Alla fine, quelli che non erano stati convinti dalla pressione del gruppo o dalle restrizioni sempre più stringenti, erano stati obbligati a portare un segno di riconoscimento nei limitati spostamenti fuori di casa che erano loro concessi. Assaporai un altro sorso di tè e sbirciai con astio la fascia a strisce gialle e nere che dovevo legarmi al braccio prima di uscire dal mio appartamento. La porta non si sbloccava nemmeno se il visore di riconoscimento non la identificava. Gialla e nera, come i colori degli antichi insetti impollinatori, prima dell'avvento dei minidroni che li avevano sostituiti, perché si riteneva che, come quegli insetti, i non Rescissi potessero pungere senza preavviso chi si fosse avvicinato troppo a loro. Le avevo sentite, quelle due signore colme di sussiego, bisbigliare al mio passaggio nel corso della mia ultima uscita che non avrebbero nemmeno dovuto permettermi di andare in mezzo alla gente per bene, e arretrare inorridite alla mia occhiata, mormorando convinte, nel ripetere ciò che era stato loro detto, che potevo impazzire da un momento all'altro e che se trovavo un coltello e le scambiavo per due mostri...

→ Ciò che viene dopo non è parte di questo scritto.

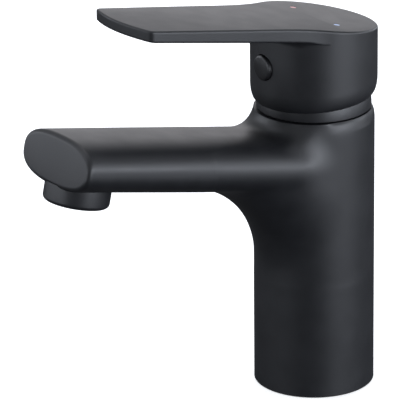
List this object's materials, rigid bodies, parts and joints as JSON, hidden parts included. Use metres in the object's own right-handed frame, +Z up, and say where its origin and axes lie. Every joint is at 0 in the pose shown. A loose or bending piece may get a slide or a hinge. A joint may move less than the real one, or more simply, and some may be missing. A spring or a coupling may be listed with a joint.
{
  "type": "basin mixer faucet",
  "caption": "Matte black single-lever basin mixer: round column, flattened rising spout with an aerator, flat lever on a round skirt, ceramic-disc cartridge inside.",
  "frame": {"origin": "centre of the round base, in the plane where it sits on the basin deck", "axes": "+Z up, the spout points to -Y, and +X is the cold side, on the right of a user who stands in front and looks along +Y"},
  "size_m": [0.0484, 0.1467, 0.1637],
  "materials": {
    "body_coat": "matte black powder coat over cast brass",
    "handle_coat": "matte black powder coat over cast zinc",
    "trim_coat": "matte black powder coat",
    "cap_plastic": "moulded black plastic",
    "hot_enamel": "pale red enamel dot",
    "cold_enamel": "pale blue enamel dot",
    "machined_brass": "turned and milled",
    "steel": "stainless, ground",
    "ceramic": null,
    "white_acetal": "moulded acetal",
    "grey_acetal": "moulded acetal",
    "black_rubber": "moulded EPDM"
  },
  "bodies": {
    "root": {"body_casting": "body_coat", "trim_dome": "trim_coat", "aerator_collar": "trim_coat", "cartridge_nut": "machined_brass", "fixed_ceramic_disc": "ceramic", "cartridge_housing": "white_acetal", "cartridge_base": "white_acetal", "aerator_insert": "white_acetal", "aerator_screen": "grey_acetal", "base_gasket": "black_rubber", "hot_port_seal": "black_rubber", "cold_port_seal": "black_rubber", "disc_seal": "black_rubber", "housing_oring": "black_rubber", "aerator_washer": "black_rubber"},
    "turning_sleeve": {"turn_sleeve": "grey_acetal", "stem_pin": "steel"},
    "lever": {"stem": "machined_brass", "lever_handle": "handle_coat", "grub_screw": "steel", "screw_cap": "cap_plastic", "hot_mark": "hot_enamel", "cold_mark": "cold_enamel"},
    "upper_disc": {"disc_carrier": "grey_acetal", "moving_ceramic_disc": "ceramic"}
  },
  "joints": [
    {"name": "handle_turn", "type": "hinge", "parent": "root", "child": "turning_sleeve", "pos_m": [0, 0, 0.112], "axis": [0, 0, 1], "range_deg": [-45, 45]},
    {"name": "handle_lift", "type": "hinge", "parent": "turning_sleeve", "child": "lever", "pos_m": [0, 0, 0.112], "axis": [-1, 0, 0], "range_deg": [0, 20]},
    {"name": "disc_slide", "type": "slide", "parent": "turning_sleeve", "child": "upper_disc", "axis": [0, -1, 0], "range_m": [0, 0.0054]}
  ],
  "couplings": [
    {"joint": "disc_slide", "follows": "handle_lift", "m_per_rad": 0.0154}
  ]
}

Me n'ero andata prima di sentire il resto. Tanto, lo avevo già sentito altrove. Era una storia già vista, come le tante mamme contente di aver portato i figli a fare la Rescissione appena possibile perché così i piccoli avevano smesso di perdere inutilmente tempo giocando e di fare tutte quelle domande a cui loro non sapevano rispondere. O come le foto dei manicaretti condivise sui social, con la dicitura "non potete immaginare quant'è buono!". Per i tanti Rescissi, quella frase aveva un valore letterale. Ma non per me, io potevo immaginare ogni sapore. 
Ho finito il mio tè, la tazza è ormai fredda. Fantàsia e Imago ancora riposano quieti, non voglio svegliarli. Siedo alla scrivania, afferro la penna, e inizio a scrivere della mia folle corsa con una Jaguar F Type coupé. Un'auto che non si produce più da decenni, e che io stessa non ho mai visto se non nelle vecchie foto, ma che riesco a immaginare in ogni dettaglio, dalla consistenza del volante sotto le mie dita allo scricchiolio dei sedili di pelle, perfino l'odore, quel caratteristico odore di auto nuova mista a un lieve sentore di carburante per il pieno appena fatto. So che nessuno leggerà la mia storia, perché non riuscirà a vedere ciò che io vedo, a sentire ciò che io sento. Ma la scrivo ugualmente, per tutti quelli che non sono più in grado di immaginare un futuro migliore.